2. The Combine rules let you do anything you want within their loss parameters. Most people who have done well in it have not gone after scalping-type trades.
3. With that said, probably the best thing, if you are now in a Combine, is to just carry on as you are now. That means, trade this method, in the way that you currently believe is the best, until you have either blown out the Combine or succeeded at it. You will do one or the other, obviously, and that is a simple test. Of course, you can, and should, make mid-course corrections if you find that you need to, but don't do them in a light way. Try to stick with it and learn if you can succeed with it. Look to be consistent.
4. Discussions of a theoretical nature may not be that helpful. Starting a journal where you can track your progress will likely be better. Post your trades along with the Trade Report daily, and think about, and comment honestly on, your trades, good or bad. That will help you to see what you need to fix and what works. The learning from doing it will be more valuable than you may realize now.

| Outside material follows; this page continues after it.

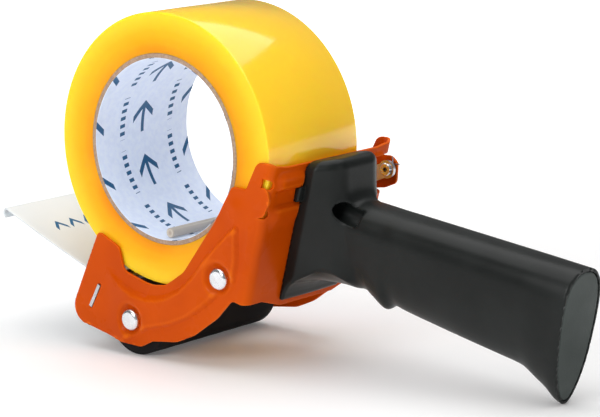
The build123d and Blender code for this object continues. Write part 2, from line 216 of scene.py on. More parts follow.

It is very likely that you will end up changing everything that you currently believe, but that will happen, or not, when you are actually using it, and reporting your results out will help. Who knows, maybe everything you are talking about now will work perfectly. Then you'll know that, too.
A lot of discussion about which indicators do what, or how they work, or what the rules are, may not be the best use of your time. Trying to trade the beast (the market) may be a better idea.
Just a few thoughts. Obviously, you'll be the one to decide what to do and whether to make use of them.